Task details: Reproduce the entries in full, with no changes.
+ + +
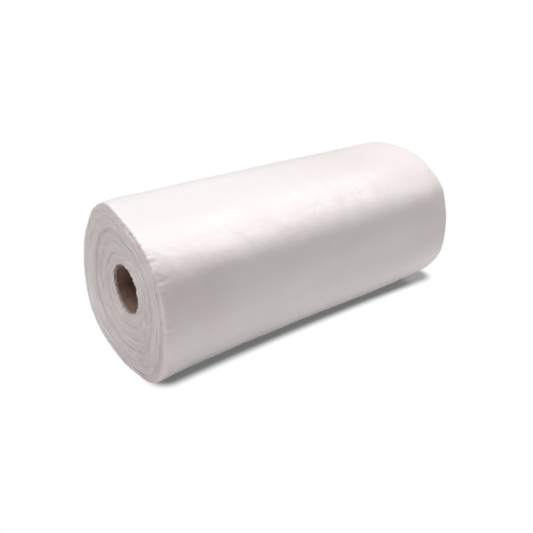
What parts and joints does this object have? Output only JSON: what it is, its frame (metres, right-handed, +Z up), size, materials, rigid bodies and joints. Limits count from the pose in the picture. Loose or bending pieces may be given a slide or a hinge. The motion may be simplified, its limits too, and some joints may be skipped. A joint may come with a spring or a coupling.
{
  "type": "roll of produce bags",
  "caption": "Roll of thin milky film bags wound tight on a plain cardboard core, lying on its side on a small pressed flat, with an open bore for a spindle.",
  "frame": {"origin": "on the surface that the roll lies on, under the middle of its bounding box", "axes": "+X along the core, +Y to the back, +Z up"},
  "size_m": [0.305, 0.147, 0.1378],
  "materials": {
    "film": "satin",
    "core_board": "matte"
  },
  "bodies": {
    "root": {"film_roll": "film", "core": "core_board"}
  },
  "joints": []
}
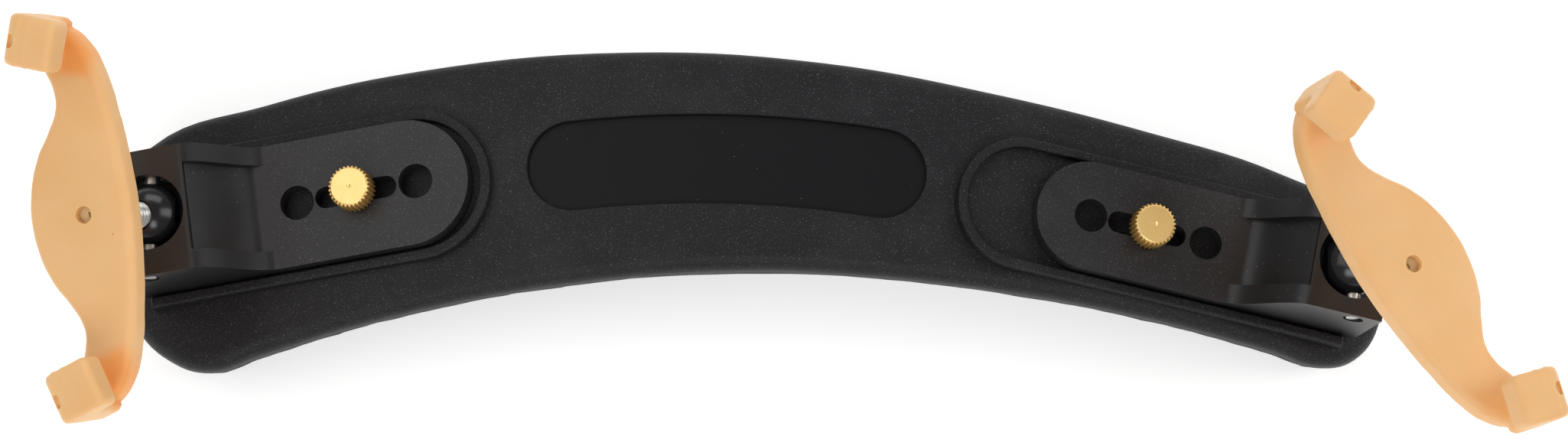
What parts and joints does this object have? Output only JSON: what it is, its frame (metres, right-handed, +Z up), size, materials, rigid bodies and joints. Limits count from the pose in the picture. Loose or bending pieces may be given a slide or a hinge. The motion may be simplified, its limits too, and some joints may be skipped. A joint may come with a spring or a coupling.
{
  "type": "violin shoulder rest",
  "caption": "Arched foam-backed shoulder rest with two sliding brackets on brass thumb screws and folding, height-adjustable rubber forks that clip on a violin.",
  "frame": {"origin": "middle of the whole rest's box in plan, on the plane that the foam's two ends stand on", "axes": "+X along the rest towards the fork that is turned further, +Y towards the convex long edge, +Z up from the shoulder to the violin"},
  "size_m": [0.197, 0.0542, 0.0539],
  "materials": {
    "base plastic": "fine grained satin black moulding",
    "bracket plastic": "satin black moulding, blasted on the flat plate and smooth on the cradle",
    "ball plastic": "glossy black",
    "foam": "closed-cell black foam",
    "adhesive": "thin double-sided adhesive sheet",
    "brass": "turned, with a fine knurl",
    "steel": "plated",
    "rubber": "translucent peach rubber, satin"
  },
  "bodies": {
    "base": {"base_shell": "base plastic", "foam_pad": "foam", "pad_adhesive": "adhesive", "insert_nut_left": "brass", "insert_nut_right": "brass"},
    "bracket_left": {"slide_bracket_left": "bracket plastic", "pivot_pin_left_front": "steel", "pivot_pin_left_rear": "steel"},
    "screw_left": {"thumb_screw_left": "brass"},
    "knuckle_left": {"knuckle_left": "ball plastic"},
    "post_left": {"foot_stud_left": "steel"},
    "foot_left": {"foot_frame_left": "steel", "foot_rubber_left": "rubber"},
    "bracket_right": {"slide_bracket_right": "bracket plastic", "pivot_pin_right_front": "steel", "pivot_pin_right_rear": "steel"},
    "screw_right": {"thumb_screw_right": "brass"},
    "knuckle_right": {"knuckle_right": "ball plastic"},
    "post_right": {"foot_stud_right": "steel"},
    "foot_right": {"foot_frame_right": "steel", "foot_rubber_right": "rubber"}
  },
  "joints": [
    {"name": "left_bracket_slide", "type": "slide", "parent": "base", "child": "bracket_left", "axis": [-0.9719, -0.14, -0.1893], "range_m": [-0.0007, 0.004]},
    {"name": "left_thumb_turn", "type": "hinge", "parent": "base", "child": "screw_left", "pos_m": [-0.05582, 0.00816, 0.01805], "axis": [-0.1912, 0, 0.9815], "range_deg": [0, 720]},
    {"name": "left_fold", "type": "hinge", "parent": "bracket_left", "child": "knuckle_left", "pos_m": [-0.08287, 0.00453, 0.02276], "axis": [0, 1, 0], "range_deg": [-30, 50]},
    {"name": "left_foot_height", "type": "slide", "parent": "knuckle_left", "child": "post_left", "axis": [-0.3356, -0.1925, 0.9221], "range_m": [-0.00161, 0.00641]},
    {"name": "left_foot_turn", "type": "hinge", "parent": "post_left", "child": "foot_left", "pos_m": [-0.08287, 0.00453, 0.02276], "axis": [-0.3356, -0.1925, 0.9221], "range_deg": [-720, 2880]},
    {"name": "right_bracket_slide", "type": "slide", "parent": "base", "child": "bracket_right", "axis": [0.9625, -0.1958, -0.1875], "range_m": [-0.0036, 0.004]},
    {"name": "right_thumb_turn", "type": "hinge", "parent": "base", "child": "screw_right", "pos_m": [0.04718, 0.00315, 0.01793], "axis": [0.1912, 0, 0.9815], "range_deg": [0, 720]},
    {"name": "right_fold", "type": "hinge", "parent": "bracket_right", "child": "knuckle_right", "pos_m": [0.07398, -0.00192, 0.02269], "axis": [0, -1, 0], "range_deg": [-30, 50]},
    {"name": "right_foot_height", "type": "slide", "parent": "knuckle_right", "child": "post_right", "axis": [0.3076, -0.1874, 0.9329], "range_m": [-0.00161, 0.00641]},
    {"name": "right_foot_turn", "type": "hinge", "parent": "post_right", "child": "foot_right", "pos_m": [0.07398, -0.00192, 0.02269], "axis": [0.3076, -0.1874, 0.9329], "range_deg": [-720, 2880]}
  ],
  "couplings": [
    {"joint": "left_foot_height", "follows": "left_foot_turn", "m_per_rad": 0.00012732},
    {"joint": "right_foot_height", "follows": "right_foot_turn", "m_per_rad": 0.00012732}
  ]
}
+ + +
Result:
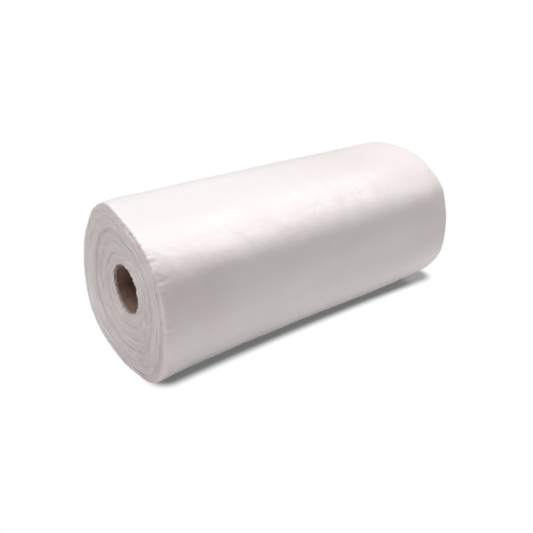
What parts and joints does this object have? Output only JSON: what it is, its frame (metres, right-handed, +Z up), size, materials, rigid bodies and joints. Limits count from the pose in the picture. Loose or bending pieces may be given a slide or a hinge. The motion may be simplified, its limits too, and some joints may be skipped. A joint may come with a spring or a coupling.
{
  "type": "roll of produce bags",
  "caption": "Roll of thin milky film bags wound tight on a plain cardboard core, lying on its side on a small pressed flat, with an open bore for a spindle.",
  "frame": {"origin": "on the surface that the roll lies on, under the middle of its bounding box", "axes": "+X along the core, +Y to the back, +Z up"},
  "size_m": [0.305, 0.147, 0.1378],
  "materials": {
    "film": "satin",
    "core_board": "matte"
  },
  "bodies": {
    "root": {"film_roll": "film", "core": "core_board"}
  },
  "joints": []
}
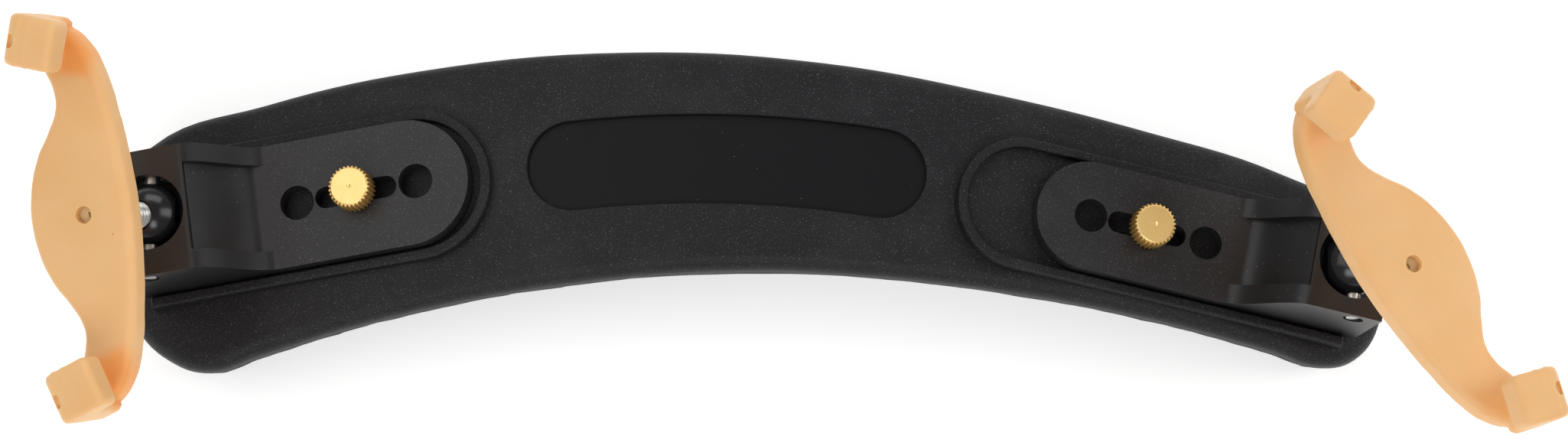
What parts and joints does this object have? Output only JSON: what it is, its frame (metres, right-handed, +Z up), size, materials, rigid bodies and joints. Limits count from the pose in the picture. Loose or bending pieces may be given a slide or a hinge. The motion may be simplified, its limits too, and some joints may be skipped. A joint may come with a spring or a coupling.
{
  "type": "violin shoulder rest",
  "caption": "Arched foam-backed shoulder rest with two sliding brackets on brass thumb screws and folding, height-adjustable rubber forks that clip on a violin.",
  "frame": {"origin": "middle of the whole rest's box in plan, on the plane that the foam's two ends stand on", "axes": "+X along the rest towards the fork that is turned further, +Y towards the convex long edge, +Z up from the shoulder to the violin"},
  "size_m": [0.197, 0.0542, 0.0539],
  "materials": {
    "base plastic": "fine grained satin black moulding",
    "bracket plastic": "satin black moulding, blasted on the flat plate and smooth on the cradle",
    "ball plastic": "glossy black",
    "foam": "closed-cell black foam",
    "adhesive": "thin double-sided adhesive sheet",
    "brass": "turned, with a fine knurl",
    "steel": "plated",
    "rubber": "translucent peach rubber, satin"
  },
  "bodies": {
    "base": {"base_shell": "base plastic", "foam_pad": "foam", "pad_adhesive": "adhesive", "insert_nut_left": "brass", "insert_nut_right": "brass"},
    "bracket_left": {"slide_bracket_left": "bracket plastic", "pivot_pin_left_front": "steel", "pivot_pin_left_rear": "steel"},
    "screw_left": {"thumb_screw_left": "brass"},
    "knuckle_left": {"knuckle_left": "ball plastic"},
    "post_left": {"foot_stud_left": "steel"},
    "foot_left": {"foot_frame_left": "steel", "foot_rubber_left": "rubber"},
    "bracket_right": {"slide_bracket_right": "bracket plastic", "pivot_pin_right_front": "steel", "pivot_pin_right_rear": "steel"},
    "screw_right": {"thumb_screw_right": "brass"},
    "knuckle_right": {"knuckle_right": "ball plastic"},
    "post_right": {"foot_stud_right": "steel"},
    "foot_right": {"foot_frame_right": "steel", "foot_rubber_right": "rubber"}
  },
  "joints": [
    {"name": "left_bracket_slide", "type": "slide", "parent": "base", "child": "bracket_left", "axis": [-0.9719, -0.14, -0.1893], "range_m": [-0.0007, 0.004]},
    {"name": "left_thumb_turn", "type": "hinge", "parent": "base", "child": "screw_left", "pos_m": [-0.05582, 0.00816, 0.01805], "axis": [-0.1912, 0, 0.9815], "range_deg": [0, 720]},
    {"name": "left_fold", "type": "hinge", "parent": "bracket_left", "child": "knuckle_left", "pos_m": [-0.08287, 0.00453, 0.02276], "axis": [0, 1, 0], "range_deg": [-30, 50]},
    {"name": "left_foot_height", "type": "slide", "parent": "knuckle_left", "child": "post_left", "axis": [-0.3356, -0.1925, 0.9221], "range_m": [-0.00161, 0.00641]},
    {"name": "left_foot_turn", "type": "hinge", "parent": "post_left", "child": "foot_left", "pos_m": [-0.08287, 0.00453, 0.02276], "axis": [-0.3356, -0.1925, 0.9221], "range_deg": [-720, 2880]},
    {"name": "right_bracket_slide", "type": "slide", "parent": "base", "child": "bracket_right", "axis": [0.9625, -0.1958, -0.1875], "range_m": [-0.0036, 0.004]},
    {"name": "right_thumb_turn", "type": "hinge", "parent": "base", "child": "screw_right", "pos_m": [0.04718, 0.00315, 0.01793], "axis": [0.1912, 0, 0.9815], "range_deg": [0, 720]},
    {"name": "right_fold", "type": "hinge", "parent": "bracket_right", "child": "knuckle_right", "pos_m": [0.07398, -0.00192, 0.02269], "axis": [0, -1, 0], "range_deg": [-30, 50]},
    {"name": "right_foot_height", "type": "slide", "parent": "knuckle_right", "child": "post_right", "axis": [0.3076, -0.1874, 0.9329], "range_m": [-0.00161, 0.00641]},
    {"name": "right_foot_turn", "type": "hinge", "parent": "post_right", "child": "foot_right", "pos_m": [0.07398, -0.00192, 0.02269], "axis": [0.3076, -0.1874, 0.9329], "range_deg": [-720, 2880]}
  ],
  "couplings": [
    {"joint": "left_foot_height", "follows": "left_foot_turn", "m_per_rad": 0.00012732},
    {"joint": "right_foot_height", "follows": "right_foot_turn", "m_per_rad": 0.00012732}
  ]
}